■ RECORDS FOR THIS TASK

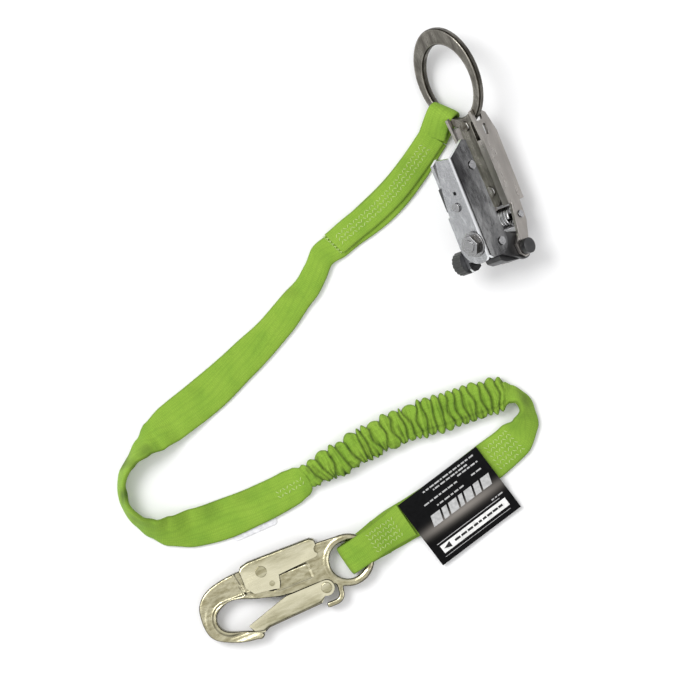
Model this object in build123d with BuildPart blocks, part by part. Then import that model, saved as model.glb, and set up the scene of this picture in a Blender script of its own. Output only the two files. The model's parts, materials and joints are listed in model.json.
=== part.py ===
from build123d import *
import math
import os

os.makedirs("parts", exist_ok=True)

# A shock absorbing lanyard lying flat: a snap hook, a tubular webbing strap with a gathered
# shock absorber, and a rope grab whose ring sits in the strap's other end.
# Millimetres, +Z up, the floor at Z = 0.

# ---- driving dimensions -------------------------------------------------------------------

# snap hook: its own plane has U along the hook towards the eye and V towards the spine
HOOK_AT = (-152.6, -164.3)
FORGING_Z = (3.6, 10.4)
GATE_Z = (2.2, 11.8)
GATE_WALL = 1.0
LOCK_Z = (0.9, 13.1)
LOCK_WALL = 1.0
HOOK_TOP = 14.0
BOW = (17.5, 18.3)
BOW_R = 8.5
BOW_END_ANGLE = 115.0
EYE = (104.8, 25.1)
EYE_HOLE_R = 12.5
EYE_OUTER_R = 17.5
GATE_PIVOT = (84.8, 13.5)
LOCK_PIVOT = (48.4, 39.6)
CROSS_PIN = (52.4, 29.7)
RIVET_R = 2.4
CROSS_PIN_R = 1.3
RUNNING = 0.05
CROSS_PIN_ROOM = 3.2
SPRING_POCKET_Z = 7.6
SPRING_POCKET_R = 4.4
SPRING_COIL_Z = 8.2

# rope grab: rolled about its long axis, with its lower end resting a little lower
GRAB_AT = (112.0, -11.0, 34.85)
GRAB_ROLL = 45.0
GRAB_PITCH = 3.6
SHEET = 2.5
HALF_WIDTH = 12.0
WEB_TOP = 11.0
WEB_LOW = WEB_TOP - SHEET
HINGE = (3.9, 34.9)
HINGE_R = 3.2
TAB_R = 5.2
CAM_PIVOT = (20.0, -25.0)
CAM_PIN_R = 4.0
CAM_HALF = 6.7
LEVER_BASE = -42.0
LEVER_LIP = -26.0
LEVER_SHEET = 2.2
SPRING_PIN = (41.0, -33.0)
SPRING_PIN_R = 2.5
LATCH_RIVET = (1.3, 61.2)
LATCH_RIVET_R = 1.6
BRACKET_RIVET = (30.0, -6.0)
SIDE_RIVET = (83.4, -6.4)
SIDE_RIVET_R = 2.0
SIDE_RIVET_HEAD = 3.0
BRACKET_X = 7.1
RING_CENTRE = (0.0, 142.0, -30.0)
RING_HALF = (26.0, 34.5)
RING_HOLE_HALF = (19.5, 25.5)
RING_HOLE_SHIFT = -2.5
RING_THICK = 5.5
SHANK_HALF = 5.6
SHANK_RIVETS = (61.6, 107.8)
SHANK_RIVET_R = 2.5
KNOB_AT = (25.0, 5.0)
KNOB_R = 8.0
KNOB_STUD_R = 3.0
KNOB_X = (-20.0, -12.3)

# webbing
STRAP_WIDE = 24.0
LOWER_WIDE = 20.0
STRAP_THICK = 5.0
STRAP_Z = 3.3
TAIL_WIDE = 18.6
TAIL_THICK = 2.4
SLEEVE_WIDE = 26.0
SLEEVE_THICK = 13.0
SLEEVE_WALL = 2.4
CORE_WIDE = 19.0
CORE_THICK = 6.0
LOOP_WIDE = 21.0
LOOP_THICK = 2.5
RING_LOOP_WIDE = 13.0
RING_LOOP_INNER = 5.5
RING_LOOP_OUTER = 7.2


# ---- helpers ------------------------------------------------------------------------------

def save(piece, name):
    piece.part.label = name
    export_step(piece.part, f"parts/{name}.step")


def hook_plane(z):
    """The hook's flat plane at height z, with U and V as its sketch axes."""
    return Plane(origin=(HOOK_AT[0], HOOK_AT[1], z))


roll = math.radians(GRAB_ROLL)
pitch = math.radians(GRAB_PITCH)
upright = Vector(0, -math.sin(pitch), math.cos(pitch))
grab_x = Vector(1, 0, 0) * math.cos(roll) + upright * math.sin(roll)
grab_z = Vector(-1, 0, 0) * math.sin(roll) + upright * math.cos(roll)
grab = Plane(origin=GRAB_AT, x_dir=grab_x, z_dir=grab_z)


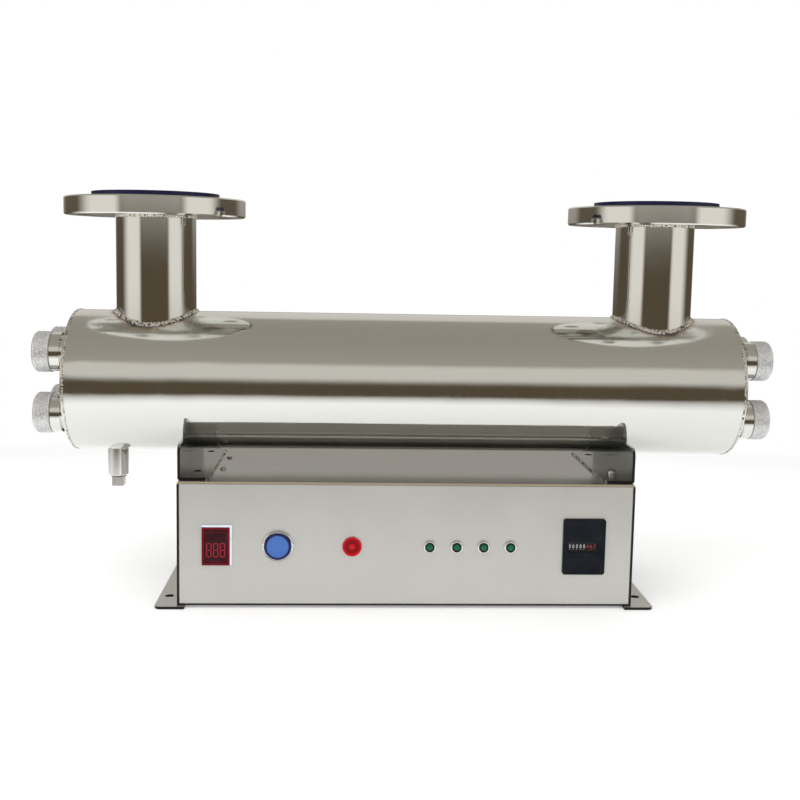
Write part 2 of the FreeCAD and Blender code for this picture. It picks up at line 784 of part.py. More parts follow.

■ EXERCISE DETAILS
Extract each line from the listing above, please, and repeat it exactly.

■ RESULT
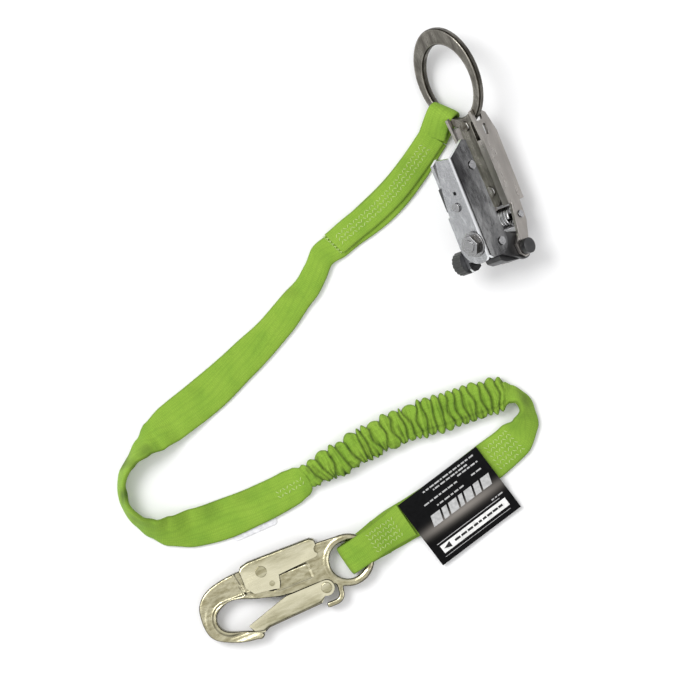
Model this object in build123d with BuildPart blocks, part by part. Then import that model, saved as model.glb, and set up the scene of this picture in a Blender script of its own. Output only the two files. The model's parts, materials and joints are listed in model.json.
=== part.py ===
from build123d import *
import math
import os

os.makedirs("parts", exist_ok=True)

# A shock absorbing lanyard lying flat: a snap hook, a tubular webbing strap with a gathered
# shock absorber, and a rope grab whose ring sits in the strap's other end.
# Millimetres, +Z up, the floor at Z = 0.

# ---- driving dimensions -------------------------------------------------------------------

# snap hook: its own plane has U along the hook towards the eye and V towards the spine
HOOK_AT = (-152.6, -164.3)
FORGING_Z = (3.6, 10.4)
GATE_Z = (2.2, 11.8)
GATE_WALL = 1.0
LOCK_Z = (0.9, 13.1)
LOCK_WALL = 1.0
HOOK_TOP = 14.0
BOW = (17.5, 18.3)
BOW_R = 8.5
BOW_END_ANGLE = 115.0
EYE = (104.8, 25.1)
EYE_HOLE_R = 12.5
EYE_OUTER_R = 17.5
GATE_PIVOT = (84.8, 13.5)
LOCK_PIVOT = (48.4, 39.6)
CROSS_PIN = (52.4, 29.7)
RIVET_R = 2.4
CROSS_PIN_R = 1.3
RUNNING = 0.05
CROSS_PIN_ROOM = 3.2
SPRING_POCKET_Z = 7.6
SPRING_POCKET_R = 4.4
SPRING_COIL_Z = 8.2

# rope grab: rolled about its long axis, with its lower end resting a little lower
GRAB_AT = (112.0, -11.0, 34.85)
GRAB_ROLL = 45.0
GRAB_PITCH = 3.6
SHEET = 2.5
HALF_WIDTH = 12.0
WEB_TOP = 11.0
WEB_LOW = WEB_TOP - SHEET
HINGE = (3.9, 34.9)
HINGE_R = 3.2
TAB_R = 5.2
CAM_PIVOT = (20.0, -25.0)
CAM_PIN_R = 4.0
CAM_HALF = 6.7
LEVER_BASE = -42.0
LEVER_LIP = -26.0
LEVER_SHEET = 2.2
SPRING_PIN = (41.0, -33.0)
SPRING_PIN_R = 2.5
LATCH_RIVET = (1.3, 61.2)
LATCH_RIVET_R = 1.6
BRACKET_RIVET = (30.0, -6.0)
SIDE_RIVET = (83.4, -6.4)
SIDE_RIVET_R = 2.0
SIDE_RIVET_HEAD = 3.0
BRACKET_X = 7.1
RING_CENTRE = (0.0, 142.0, -30.0)
RING_HALF = (26.0, 34.5)
RING_HOLE_HALF = (19.5, 25.5)
RING_HOLE_SHIFT = -2.5
RING_THICK = 5.5
SHANK_HALF = 5.6
SHANK_RIVETS = (61.6, 107.8)
SHANK_RIVET_R = 2.5
KNOB_AT = (25.0, 5.0)
KNOB_R = 8.0
KNOB_STUD_R = 3.0
KNOB_X = (-20.0, -12.3)

# webbing
STRAP_WIDE = 24.0
LOWER_WIDE = 20.0
STRAP_THICK = 5.0
STRAP_Z = 3.3
TAIL_WIDE = 18.6
TAIL_THICK = 2.4
SLEEVE_WIDE = 26.0
SLEEVE_THICK = 13.0
SLEEVE_WALL = 2.4
CORE_WIDE = 19.0
CORE_THICK = 6.0
LOOP_WIDE = 21.0
LOOP_THICK = 2.5
RING_LOOP_WIDE = 13.0
RING_LOOP_INNER = 5.5
RING_LOOP_OUTER = 7.2


# ---- helpers ------------------------------------------------------------------------------

def save(piece, name):
    piece.part.label = name
    export_step(piece.part, f"parts/{name}.step")


def hook_plane(z):
    """The hook's flat plane at height z, with U and V as its sketch axes."""
    return Plane(origin=(HOOK_AT[0], HOOK_AT[1], z))


roll = math.radians(GRAB_ROLL)
pitch = math.radians(GRAB_PITCH)
upright = Vector(0, -math.sin(pitch), math.cos(pitch))
grab_x = Vector(1, 0, 0) * math.cos(roll) + upright * math.sin(roll)
grab_z = Vector(-1, 0, 0) * math.sin(roll) + upright * math.cos(roll)
grab = Plane(origin=GRAB_AT, x_dir=grab_x, z_dir=grab_z)


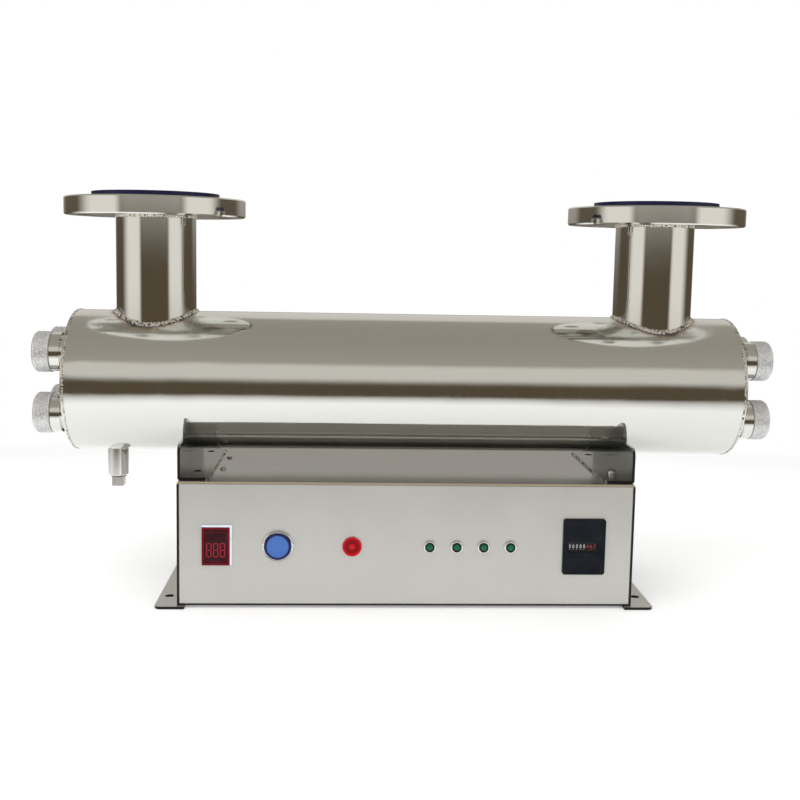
Write part 2 of the FreeCAD and Blender code for this picture. It picks up at line 784 of part.py. More parts follow.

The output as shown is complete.